In Spain, drinking chocolate is as common as drinking coffee. Just like we have coffee shops, Spain has chocolaterías serving drinking chocolate and churros to dunk in it. Some of them are open 24 hours a day, just in case of 4 AM chocolate emergencies. When you find good Spanish drinking chocolate it’s a far cry from the Swiss Miss many of us grew up on. It’s thick—sometimes so thick that instead of sipping, it’s easier to eat it with a spoon like pudding. It’s not overly sweet—you should still be able to taste the bitter, roasted notes of chocolate.
A thousand years before it caught on in Spain, drinking chocolate was all the rage in Mexico.

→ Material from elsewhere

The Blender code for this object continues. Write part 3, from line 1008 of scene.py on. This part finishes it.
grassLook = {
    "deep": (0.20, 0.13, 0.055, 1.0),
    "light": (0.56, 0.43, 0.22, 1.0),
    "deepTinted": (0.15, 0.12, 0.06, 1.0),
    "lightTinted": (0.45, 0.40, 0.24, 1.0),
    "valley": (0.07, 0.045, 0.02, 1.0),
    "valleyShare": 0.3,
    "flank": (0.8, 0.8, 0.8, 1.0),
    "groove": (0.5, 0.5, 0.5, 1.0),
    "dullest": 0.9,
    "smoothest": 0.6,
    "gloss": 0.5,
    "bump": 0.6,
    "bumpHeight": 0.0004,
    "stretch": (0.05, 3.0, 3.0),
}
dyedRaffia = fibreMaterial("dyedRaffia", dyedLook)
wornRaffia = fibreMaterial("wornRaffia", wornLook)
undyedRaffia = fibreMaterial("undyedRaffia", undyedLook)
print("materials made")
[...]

Cacao was first cultivated in the Yucatan peninsula by the Mayans around 500 AD. The beans were roasted, coarsely ground, and mixed with water, ground chiles, and toasted cornmeal (a thickener) to make a drink. One ingredient they did not include was any sort of sweetener. Instead of the hot chocolate we drink now, imagine a bitter, spicy, somewhat chunky drink, served at room temperature. Sounds good, huh? (Actually, it kind of does.) And it was popular. The Aztec royal court drank an estimated 2,000 pitchers of the stuff every day. And according to The Chocolate Connoisseur by Chloe Doutre-Roussel, when Aztec sacrifice victims were too glum to join in the dancing rituals before their death the solution to cheer them up was to give them a gourd of chocolate.
When Europeans first arrived in Central America, most of them weren’t too impressed with chocolate. Columbus brought the first cacao beans back to Spain, but mostly as a novelty. No one really knew what to do with them. It wasn’t until the middle of the 16th century that some total genius thought of adding cane sugar and serving the drink hot. Then chocolate really took off. But even then, both sugar and cacao were incredibly expensive so it was only a drink for the uber rich. Spanish nobles built their version of man caves in their villas: chocolate rooms where men of leisure spent hours conversing and drinking chocolate.
For a few decades, chocolate was a purely Spanish phenomenon. Then, in 1615, Anne of Austria, the daughter of the King of Spain, married King Louis XIII of France. She brought chocolate to Paris. It was a hit. In their very French way, the aristocracy didn’t build separate rooms just for their chocolate—they preferred to drink it in bed.
That lasciviousness made chocolate controversial. One French cleric called chocolate the “damnable agent of necromancers and sorcerers.” But it didn’t take too long for the church to come around. In 1662, a cardinal in Rome decreed drinking chocolate would not violate the fast for Lent. Amen.
Chocolate was only for drinking – not eating – until the 1800s.
That’s also about the time that the first machines were invented for grinding cacao beans. Before the industrial revolution, all ground chocolate was made with a mortar and pestle—and a whole lot of elbow grease. The new machines helped to make chocolate a luxury of the masses, not just the aristocracy.
Those new machines had another result, too: for the first time people were able to make solid chocolate. In 1847, the very first “eating” chocolate was made in England. Within a couple of years solid chocolates like bonbons and chocolate bars were taking off across Europe, but in Spain the chocolatería culture was already established and, thankfully, drinking chocolate was there to stay.